At the centre of this story is Russian immigrant Jupiter Jones (Kunis), a cleaner who lives with her extended family in Chicago. Turns out, Jones isn't just your average cleaner. Thanks to her genetic profile she's regarded as the reincarnation of the Abrasax family matriarch, a powerful family who run a profitable business "harvesting humans" for an elixir that keeps them young.
Her newly acquired children are a problem, particularly her rather evil and profit-driven eldest son Balem Abrasax (Redmayne), who "owns" Earth and is not impressed at the prospect of the fate of its billions of humans reverting to Jones when she claims her title.
That's if her kids don't kill her first.
Luckily for this Cinderella, a prince arrives in the form of genetically engineered ex-military hunter Caine Wise, played by Channing Tatum.
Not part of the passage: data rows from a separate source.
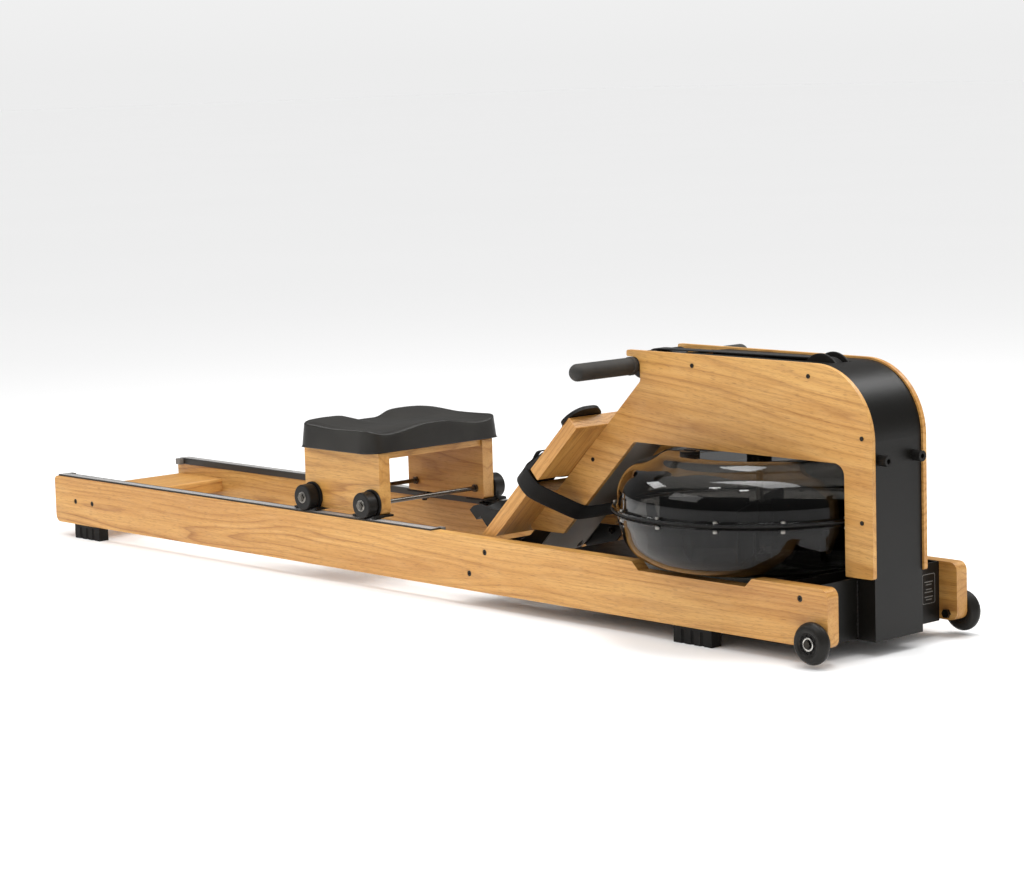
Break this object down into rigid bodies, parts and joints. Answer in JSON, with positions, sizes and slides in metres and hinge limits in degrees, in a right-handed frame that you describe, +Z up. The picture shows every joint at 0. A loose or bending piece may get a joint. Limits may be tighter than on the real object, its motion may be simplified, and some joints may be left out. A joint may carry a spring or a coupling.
{
  "type": "rowing_machine",
  "caption": "Water-resistance rowing machine with wooden rails and side panels, a round clear water tank, a sliding seat, a slanted footboard and a pull handle",
  "frame": {"origin": "on the floor plane under the middle of the machine's length and width", "axes": "+X along the rails towards the water tank and transport wheels, +Y towards the far rail, +Z up"},
  "size_m": [2.0972, 0.483, 0.461],
  "materials": {
    "rail_wood": "oiled",
    "panel_wood": "oiled",
    "board_wood": "oiled",
    "black_steel": "satin",
    "track_top": "satin",
    "black_rubber": "matte",
    "black_bolt": "satin",
    "bright_steel": "brushed",
    "tank_clear": "smoky clear",
    "black_plastic": "satin",
    "grey_plastic": "satin",
    "paddle_plastic": "gloss",
    "grip_foam": "matte",
    "webbing": "woven",
    "seat_skin": "satin",
    "wheel_tyre": "satin"
  },
  "bodies": {
    "frame": {"near_rail": "rail_wood", "far_rail": "rail_wood", "near_track": "track_top", "far_track": "track_top", "track_stops": "grey_plastic", "rear_cross_member": "board_wood", "rubber_feet": "black_rubber", "frame_bolts": "black_bolt", "near_side_panel": "panel_wood", "far_side_panel": "panel_wood", "outer_cover": "black_steel", "inner_frame": "black_steel", "leg_gussets": "black_steel", "foot_cross_member": "black_steel", "front_cross_box": "black_steel", "front_pegs": "black_plastic", "deck_board": "black_plastic", "tank_base": "bright_steel", "tank_bowl": "tank_clear", "tank_dome": "tank_clear", "tank_seal": "black_rubber", "tank_screws": "bright_steel", "filler_plug": "black_plastic", "tank_bearings": "black_plastic", "housing_axles": "bright_steel", "drive_strap": "webbing", "recoil_cord": "webbing", "footboard_lower": "board_wood", "footboard_upper": "board_wood", "foot_strap": "webbing", "wheel_axles": "black_bolt"},
    "seat": {"near_seat_plate": "board_wood", "far_seat_plate": "board_wood", "seat_base": "board_wood", "seat_pad": "seat_skin", "seat_axles": "bright_steel", "axle_nuts": "bright_steel", "roller_guards": "black_steel"},
    "near_rear_wheel": {"near_rear_roller": "black_plastic"},
    "near_rear_guide": {"near_rear_guide_roller": "black_plastic"},
    "near_front_wheel": {"near_front_roller": "black_plastic"},
    "near_front_guide": {"near_front_guide_roller": "black_plastic"},
    "far_rear_wheel": {"far_rear_roller": "black_plastic"},
    "far_rear_guide": {"far_rear_guide_roller": "black_plastic"},
    "far_front_wheel": {"far_front_roller": "black_plastic"},
    "far_front_guide": {"far_front_guide_roller": "black_plastic"},
    "handle": {"handle_bar": "bright_steel", "near_grip": "grip_foam", "far_grip": "grip_foam", "pull_strap": "webbing"},
    "pulley": {"belt_pulley": "black_plastic"},
    "drum": {"strap_drum": "black_plastic"},
    "impeller": {"impeller_shaft": "bright_steel", "impeller_paddle": "paddle_plastic"},
    "near_transport_wheel": {"near_wheel_tyre": "wheel_tyre", "near_wheel_hub": "grey_plastic"},
    "near_foot": {"near_foot_plate": "black_plastic"},
    "far_transport_wheel": {"far_wheel_tyre": "wheel_tyre", "far_wheel_hub": "grey_plastic"},
    "far_foot": {"far_foot_plate": "black_plastic"}
  },
  "joints": [
    {"name": "seat_slide", "type": "slide", "parent": "frame", "child": "seat", "axis": [1, 0, 0], "range_m": [-0.765, 0.145]},
    {"name": "near_rear_roll", "type": "hinge", "parent": "seat", "child": "near_rear_wheel", "pos_m": [-0.24455, -0.1535, 0.1481], "axis": [0, 1, 0], "continuous": true},
    {"name": "near_rear_guide_roll", "type": "hinge", "parent": "seat", "child": "near_rear_guide", "pos_m": [-0.24455, -0.1296, 0.1154], "axis": [0, 0, 1], "continuous": true},
    {"name": "near_front_roll", "type": "hinge", "parent": "seat", "child": "near_front_wheel", "pos_m": [-0.07655, -0.1535, 0.1481], "axis": [0, 1, 0], "continuous": true},
    {"name": "near_front_guide_roll", "type": "hinge", "parent": "seat", "child": "near_front_guide", "pos_m": [-0.07655, -0.1296, 0.1154], "axis": [0, 0, 1], "continuous": true},
    {"name": "far_rear_roll", "type": "hinge", "parent": "seat", "child": "far_rear_wheel", "pos_m": [-0.24455, 0.1535, 0.1481], "axis": [0, 1, 0], "continuous": true},
    {"name": "far_rear_guide_roll", "type": "hinge", "parent": "seat", "child": "far_rear_guide", "pos_m": [-0.24455, 0.1296, 0.1154], "axis": [0, 0, 1], "continuous": true},
    {"name": "far_front_roll", "type": "hinge", "parent": "seat", "child": "far_front_wheel", "pos_m": [-0.07655, 0.1535, 0.1481], "axis": [0, 1, 0], "continuous": true},
    {"name": "far_front_guide_roll", "type": "hinge", "parent": "seat", "child": "far_front_guide", "pos_m": [-0.07655, 0.1296, 0.1154], "axis": [0, 0, 1], "continuous": true},
    {"name": "handle_pull", "type": "slide", "parent": "frame", "child": "handle", "axis": [-1, 0, 0], "range_m": [0, 1.1], "stiffness_N_per_m": 15, "springref_m": -0.3},
    {"name": "pulley_spin", "type": "hinge", "parent": "frame", "child": "pulley", "pos_m": [0.89145, 0, 0.42], "axis": [0, 1, 0], "continuous": true},
    {"name": "drum_spin", "type": "hinge", "parent": "frame", "child": "drum", "pos_m": [0.74145, 0, 0.341], "axis": [0, 0, 1], "continuous": true},
    {"name": "impeller_spin", "type": "hinge", "parent": "frame", "child": "impeller", "pos_m": [0.74145, 0, 0.17], "axis": [0, 0, 1], "continuous": true},
    {"name": "near_transport_spin", "type": "hinge", "parent": "frame", "child": "near_transport_wheel", "pos_m": [1.01145, -0.1795, 0.0385], "axis": [0, 1, 0], "continuous": true},
    {"name": "far_transport_spin", "type": "hinge", "parent": "frame", "child": "far_transport_wheel", "pos_m": [1.01145, 0.1795, 0.0385], "axis": [0, 1, 0], "continuous": true},
    {"name": "near_foot_adjust", "type": "slide", "parent": "frame", "child": "near_foot", "axis": [0.7181, 0, 0.6959], "range_m": [0, 0.04]},
    {"name": "far_foot_adjust", "type": "slide", "parent": "frame", "child": "far_foot", "axis": [0.7181, 0, 0.6959], "range_m": [0, 0.04]}
  ],
  "couplings": [
    {"joint": "near_rear_roll", "follows": "seat_slide", "rad_per_m": 42.735},
    {"joint": "near_rear_guide_roll", "follows": "seat_slide", "rad_per_m": -111.11},
    {"joint": "near_front_roll", "follows": "seat_slide", "rad_per_m": 42.735},
    {"joint": "near_front_guide_roll", "follows": "seat_slide", "rad_per_m": -111.11},
    {"joint": "far_rear_roll", "follows": "seat_slide", "rad_per_m": 42.735},
    {"joint": "far_rear_guide_roll", "follows": "seat_slide", "rad_per_m": 111.11},
    {"joint": "far_front_roll", "follows": "seat_slide", "rad_per_m": 42.735},
    {"joint": "far_front_guide_roll", "follows": "seat_slide", "rad_per_m": 111.11},
    {"joint": "pulley_spin", "follows": "handle_pull", "rad_per_m": -30.96},
    {"joint": "drum_spin", "follows": "handle_pull", "rad_per_m": -28.329}
  ]
}
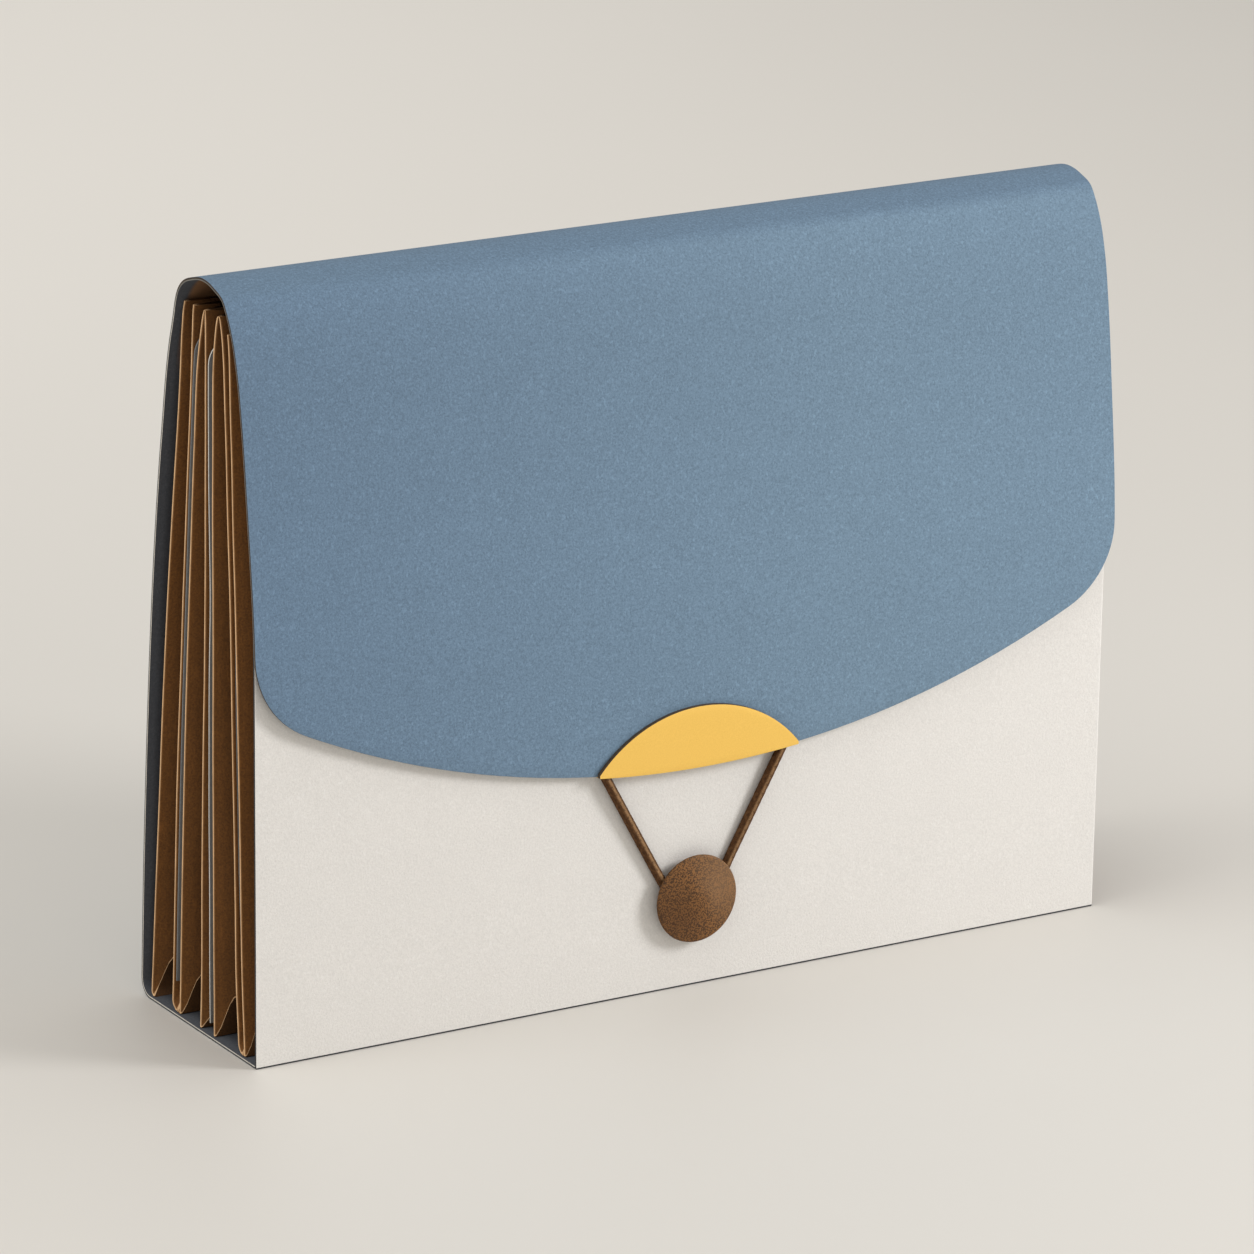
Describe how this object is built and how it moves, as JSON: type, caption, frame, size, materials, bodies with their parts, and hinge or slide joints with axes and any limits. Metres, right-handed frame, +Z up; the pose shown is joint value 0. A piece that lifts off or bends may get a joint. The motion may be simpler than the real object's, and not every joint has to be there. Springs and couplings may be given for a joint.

Unfortunately for Mila Kunis, Tatum - in the Luke Skywalker role, and with Sean Bean as his Han Solo - steals the show.
It's not entirely Kunis' fault - the Wachowskis have given us a heroine who fails to impress with her intellect, resourcefulness, or physical ability to "kick butt". She relies on Caine to save her time and time again, and when there's a chance to reflect on being galactic royalty or farming humans, she spends the time trying to seduce Caine.
This makes Jupiter Ascending feel like a daytime soap in space, and the longer it goes on the worse it gets, which is a shame, because no one conjures up mindblowing architectural galactic worlds like the Wachowskis.
Cast: Mila Kunis, Channing Tatum, Eddie Redmayne
Director: Andy Wachowski, Lana Wachowski
Running Time: 127 mins
Rating: M (Violence)
Verdict: Visually stunning but lacklustre narrative lets this sci-fi down.